In short: backend = invisible power, frontend = visible trust. Nail both, and your Bitfinex exchange clone won’t just function — it will feel like a professional financial platform from day one.
Start with the basics: unit tests on every function, integration tests to ensure your trading engine, wallets, and APIs talk to each other without glitches, and system tests that mimic real-world trading conditions. Then crank up the pressure. Can your exchange handle a sudden spike of 50,000 orders per second? Can it process withdrawals during a traffic surge without freezing?
Security testing deserves its own spotlight. Run penetration tests, hire auditors, and simulate hacker attacks before the real ones arrive. If smart contracts are part of your setup, every line of Solidity or Rust needs to be audited twice.
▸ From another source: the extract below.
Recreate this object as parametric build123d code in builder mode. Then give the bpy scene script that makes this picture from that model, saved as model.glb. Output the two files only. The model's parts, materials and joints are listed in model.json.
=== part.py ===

One overlooked bug can cost millions and wipe your exchange off the map.
Think of testing as insurance. It’s slower and sometimes expensive, but it’s the only way to prove your Bitfinex exchange clone can handle real traders, real money, and real stress. Skipping it means you’re building a time bomb with your own hands.
A Bitfinex Clone Script gives you the technical backbone, but what keeps users loyal is the human side. New traders need guidance on basics like account setup or deposits. Professionals need help connecting APIs and trading bots. Institutions expect a dedicated manager who answers in minutes, not days. If you can’t deliver that, they’ll move their money elsewhere.
Support isn’t just answering tickets. It’s building a knowledge base so people can solve problems fast. It’s training your team to understand both the technical and emotional side of trading — because when someone thinks they lost money, they aren’t just a “ticket,” they’re a person in panic.
The exchanges that last are the ones that treat customer support like mission control. Your Bitfinex exchange clone must do the same: 24/7 availability, clear escalation processes, and proactive communication. In this business, trust is the only real currency, and support is where you earn it — or lose it.